The story of Ali Baba is a popular one that appears in the original Arabian Nights (circa 9th-10th Centuries), although it is a tale that was only added by French translator Antoine Galland’s in his twelve-volume Les Mille et une Nuits (One Thousand and One Nights) (1704-17). It has however become one of the most famous stories of the Arabian Nights. The film has changed much of the story. In the original, Ali Baba is a simple woodcutter, not a prince heir, who discovers the thieves’ cave and its password. In the original, Cassim is Ali Baba’s greedy older brother who is killed by the thieves after Ali Baba tells him the secret of the cave. And rather than adopt him as their leader as in the film, the bandits actually set out to kill Ali Baba in the original. One part of the story that is retained by the film is where the thieves hatch a scheme where they sneak in in barrels of oil – in the original it is part of a scheme to kill Ali Baba, whereas here it is repurposed as a scheme devised by Ali Baba to unseat the Mongol usurper. There have been a number of other Ali Baba films, including twenty made in India. A more faithful version of the Ali Baba story was told in the tv mini-series Arabian Nights (2000).

Jon Hall and Maria Montez in Ali Baba and the Forty Thieves (1943)
Ali Baba (Jon Hall) woos Amara (Maria Montez)

Ali Baba and the Forty Thieves is another of the aformentioned cardboard Hollywood spectacles. It is the sort of film where the Forty Thieves even get their own theme song as they all head off to go robbing. They are probably also the most jolly and agreeable bunch of bandits in the history of banditry who just hand over rule of their group to a kid on the grounds that his crusade against the Mongol usurpers who killed his father adds up to being more bounty for them to rob. There is a predictability to every single thing that happens. We’re talking about a plot that stretches credibility to snapping point – like where the thieves abduct Princess Amara and Jon Hall romances her without ever asking her name, or Hall ever seeming to connect up to the fact that she is the daughter of his sworn enemy.

The direction is stolid Technicolor spectacle. Bagdad is represented by the same obvious matte painted backdrop. The action is stock swashbuckling conducted with no imagination or verve. The historicity may be somewhat dubious – did the Mongols (under Genghis Khan) ever advance so far west as to conquer Baghdad and set up a satrapy ruler in their name? (Yes, apparently in 1258, and Helagu Khan was even a real person). The script also strips any fantasy elements out of the Ali Baba – as was the case with most of these 1940s Arabian Nights stories – and all we get is a cave door with a magic password because the original story demands that, but this sits there in a peculiar vacuum where there is never any explanation for it.

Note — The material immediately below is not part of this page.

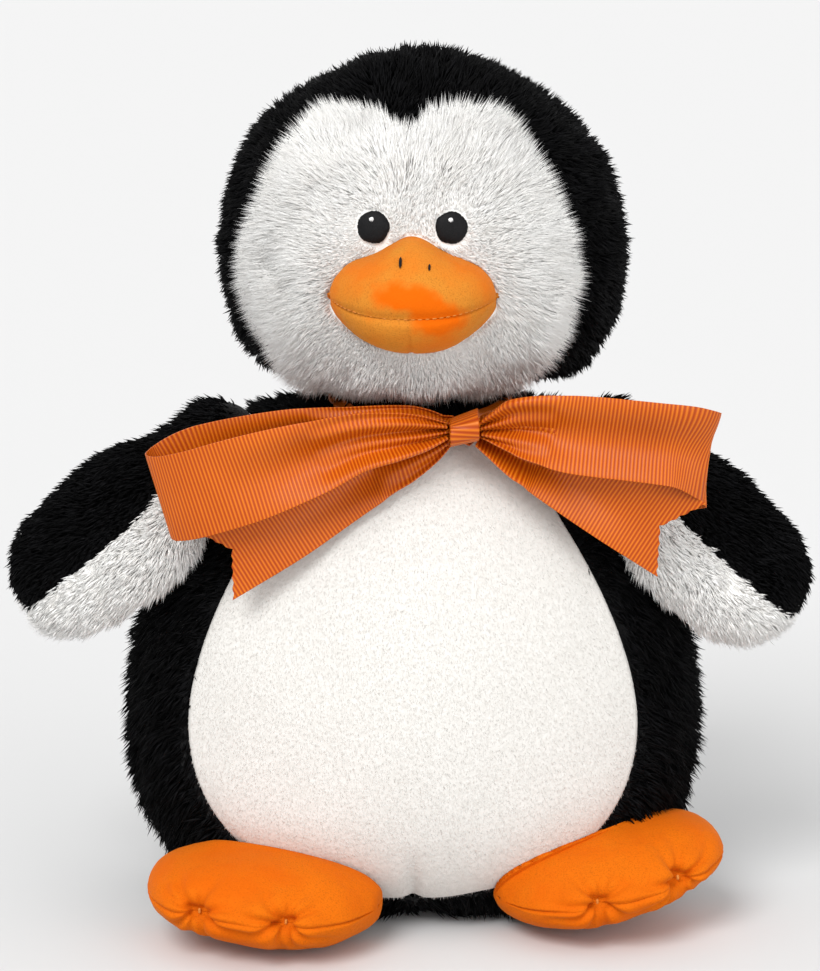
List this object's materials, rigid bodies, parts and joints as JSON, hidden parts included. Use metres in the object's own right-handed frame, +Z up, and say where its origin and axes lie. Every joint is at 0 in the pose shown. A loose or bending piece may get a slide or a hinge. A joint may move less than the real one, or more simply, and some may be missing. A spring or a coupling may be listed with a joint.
{
  "type": "plush penguin",
  "caption": "Seated plush penguin with fur body, white face and belly, velour beak and feet, soft wings and a ribbon bow at the neck.",
  "frame": {"origin": "on the floor, at the middle of the seated toy's footprint box", "axes": "+Z up, -Y to the toy's front, +X to the right as seen from the front"},
  "size_m": [0.3507, 0.2039, 0.3834],
  "materials": {
    "black_fur": "medium-pile plush fur",
    "white_fur": "long-pile plush fur",
    "belly_plush": "short smooth plush",
    "orange_velour": "brushed velour",
    "grosgrain": "ribbed grosgrain, satin",
    "fibre_fill": "loose polyester fibre",
    "pellet_bag_cotton": "plain woven cotton",
    "black_thread": "glossy embroidery thread",
    "white_thread": "embroidery thread",
    "orange_thread": "sewing thread"
  },
  "bodies": {
    "torso": {"body_fur_left": "black_fur", "body_fur_right": "black_fur", "belly_panel": "belly_plush", "body_stuffing": "fibre_fill", "pellet_bag": "pellet_bag_cotton", "closing_stitches": "black_thread", "ribbon_neck_band": "grosgrain", "ribbon_knot": "grosgrain", "ribbon_loop_left": "grosgrain", "ribbon_loop_right": "grosgrain", "ribbon_tail_left": "grosgrain", "ribbon_tail_right": "grosgrain"},
    "neck": {"neck_stuffing": "fibre_fill"},
    "head": {"hood_left": "black_fur", "hood_right": "black_fur", "face_panel": "white_fur", "head_stuffing": "fibre_fill", "beak_top": "orange_velour", "beak_bottom": "orange_velour", "beak_stuffing": "fibre_fill", "mouth_seam": "orange_thread", "nostril_stitches": "black_thread", "eye_left": "black_thread", "eye_right": "black_thread", "eye_highlights": "white_thread"},
    "wing_left": {"wing_left_outer": "black_fur", "wing_left_inner": "white_fur", "wing_left_stuffing": "fibre_fill"},
    "wing_right": {"wing_right_outer": "black_fur", "wing_right_inner": "white_fur", "wing_right_stuffing": "fibre_fill"},
    "foot_left": {"foot_left_top": "orange_velour", "foot_left_sole": "orange_velour", "foot_left_stuffing": "fibre_fill", "foot_left_gathers": "orange_thread"},
    "foot_right": {"foot_right_top": "orange_velour", "foot_right_sole": "orange_velour", "foot_right_stuffing": "fibre_fill", "foot_right_gathers": "orange_thread"}
  },
  "joints": [
    {"name": "head_nod", "type": "hinge", "parent": "torso", "child": "neck", "pos_m": [0.0035, 0.014, 0.226], "axis": [1, 0, 0], "range_deg": [-12, 8], "stiffness_Nm_per_rad": 1.2},
    {"name": "head_turn", "type": "hinge", "parent": "neck", "child": "head", "pos_m": [0.0035, 0.014, 0.226], "axis": [0, 0, 1], "range_deg": [-30, 30], "stiffness_Nm_per_rad": 0.5},
    {"name": "wing_left_raise", "type": "hinge", "parent": "torso", "child": "wing_left", "pos_m": [-0.084, -0.008, 0.212], "axis": [0.3725, 0.8192, -0.4362], "range_deg": [0, 70], "stiffness_Nm_per_rad": 0.3},
    {"name": "wing_right_raise", "type": "hinge", "parent": "torso", "child": "wing_right", "pos_m": [0.084, -0.008, 0.212], "axis": [0.3948, -0.8192, 0.4161], "range_deg": [0, 70], "stiffness_Nm_per_rad": 0.3},
    {"name": "foot_left_flex", "type": "hinge", "parent": "torso", "child": "foot_left", "pos_m": [-0.062, -0.054, 0.042], "axis": [-0.973, 0.2246, 0.0523], "range_deg": [0, 30], "stiffness_Nm_per_rad": 0.2},
    {"name": "foot_right_flex", "type": "hinge", "parent": "torso", "child": "foot_right", "pos_m": [0.081, -0.048, 0.048], "axis": [-0.9254, -0.3368, -0.1736], "range_deg": [0, 30], "stiffness_Nm_per_rad": 0.2}
  ]
}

Top-billed is Maria Montez, a Dominican immigrant who found a fame in swashbuckler/adventure films like Ali Baba and the Forty Thieves and others including Arabian Nights, Cobra Woman (1944), Siren of Atlantis (1948) and reuniting with Jon Hall in Sudan. The only acting mode she seems to display right throughout the film here is appearing imperious and diva-like.

Arthur Lubin (1898-1985) was a prolific director who made some seventy films between the 1930s and 1950s. His other films of genre note include:- the transplanted brain film Black Friday (1940); the Abbott and Costello film Hold That Ghost (1941); the Claude Rains Phantom of the Opera (1943); the fantasy Night in Paradise (1946); the talking mule film Francis (1950) and sequels Francis Goes to the Races (1951), Francis Goes to West Point (1952), Francis Covers the Big Town (1953), Francis Joins the WACS (1954), Francis in the Navy (1955) and Francis in the Haunted House (1956); the comedy It Grows on Trees (1952) about trees that grow money; The Thief of Bagdad (1961); and The Incredible Mr Limpet (1964) about a man who turns into a porpoise.